**Objective**: Print the data that follows exactly.

**Provided material**:
•••

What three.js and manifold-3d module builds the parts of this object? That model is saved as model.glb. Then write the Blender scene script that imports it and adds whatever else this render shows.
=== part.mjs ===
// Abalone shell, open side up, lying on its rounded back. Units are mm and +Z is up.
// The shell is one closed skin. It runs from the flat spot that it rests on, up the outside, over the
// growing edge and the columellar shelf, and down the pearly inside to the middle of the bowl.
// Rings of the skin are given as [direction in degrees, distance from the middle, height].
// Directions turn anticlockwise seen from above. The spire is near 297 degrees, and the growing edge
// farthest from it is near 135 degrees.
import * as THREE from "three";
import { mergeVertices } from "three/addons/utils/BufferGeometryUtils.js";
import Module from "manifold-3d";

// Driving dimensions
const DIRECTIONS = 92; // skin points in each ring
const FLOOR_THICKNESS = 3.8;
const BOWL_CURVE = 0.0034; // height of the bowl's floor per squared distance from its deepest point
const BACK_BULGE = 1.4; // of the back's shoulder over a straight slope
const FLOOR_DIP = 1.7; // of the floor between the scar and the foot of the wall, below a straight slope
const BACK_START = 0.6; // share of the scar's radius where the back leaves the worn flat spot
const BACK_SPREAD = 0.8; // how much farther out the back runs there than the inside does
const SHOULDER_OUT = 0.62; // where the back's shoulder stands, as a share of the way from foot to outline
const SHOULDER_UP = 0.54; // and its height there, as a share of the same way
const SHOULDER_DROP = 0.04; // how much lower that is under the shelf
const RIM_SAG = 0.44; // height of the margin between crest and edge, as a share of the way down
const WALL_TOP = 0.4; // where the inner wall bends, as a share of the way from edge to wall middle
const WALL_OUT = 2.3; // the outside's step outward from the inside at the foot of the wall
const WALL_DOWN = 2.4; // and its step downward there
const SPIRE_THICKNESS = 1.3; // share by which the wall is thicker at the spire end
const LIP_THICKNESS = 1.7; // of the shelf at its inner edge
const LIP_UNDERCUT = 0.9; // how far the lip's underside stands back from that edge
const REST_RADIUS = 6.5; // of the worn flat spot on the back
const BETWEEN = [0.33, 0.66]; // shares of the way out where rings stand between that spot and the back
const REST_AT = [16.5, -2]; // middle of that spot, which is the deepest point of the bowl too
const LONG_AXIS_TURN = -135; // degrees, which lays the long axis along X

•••

**Answer**:
What three.js and manifold-3d module builds the parts of this object? That model is saved as model.glb. Then write the Blender scene script that imports it and adds whatever else this render shows.
=== part.mjs ===
// Abalone shell, open side up, lying on its rounded back. Units are mm and +Z is up.
// The shell is one closed skin. It runs from the flat spot that it rests on, up the outside, over the
// growing edge and the columellar shelf, and down the pearly inside to the middle of the bowl.
// Rings of the skin are given as [direction in degrees, distance from the middle, height].
// Directions turn anticlockwise seen from above. The spire is near 297 degrees, and the growing edge
// farthest from it is near 135 degrees.
import * as THREE from "three";
import { mergeVertices } from "three/addons/utils/BufferGeometryUtils.js";
import Module from "manifold-3d";

// Driving dimensions
const DIRECTIONS = 92; // skin points in each ring
const FLOOR_THICKNESS = 3.8;
const BOWL_CURVE = 0.0034; // height of the bowl's floor per squared distance from its deepest point
const BACK_BULGE = 1.4; // of the back's shoulder over a straight slope
const FLOOR_DIP = 1.7; // of the floor between the scar and the foot of the wall, below a straight slope
const BACK_START = 0.6; // share of the scar's radius where the back leaves the worn flat spot
const BACK_SPREAD = 0.8; // how much farther out the back runs there than the inside does
const SHOULDER_OUT = 0.62; // where the back's shoulder stands, as a share of the way from foot to outline
const SHOULDER_UP = 0.54; // and its height there, as a share of the same way
const SHOULDER_DROP = 0.04; // how much lower that is under the shelf
const RIM_SAG = 0.44; // height of the margin between crest and edge, as a share of the way down
const WALL_TOP = 0.4; // where the inner wall bends, as a share of the way from edge to wall middle
const WALL_OUT = 2.3; // the outside's step outward from the inside at the foot of the wall
const WALL_DOWN = 2.4; // and its step downward there
const SPIRE_THICKNESS = 1.3; // share by which the wall is thicker at the spire end
const LIP_THICKNESS = 1.7; // of the shelf at its inner edge
const LIP_UNDERCUT = 0.9; // how far the lip's underside stands back from that edge
const REST_RADIUS = 6.5; // of the worn flat spot on the back
const BETWEEN = [0.33, 0.66]; // shares of the way out where rings stand between that spot and the back
const REST_AT = [16.5, -2]; // middle of that spot, which is the deepest point of the bowl too
const LONG_AXIS_TURN = -135; // degrees, which lays the long axis along X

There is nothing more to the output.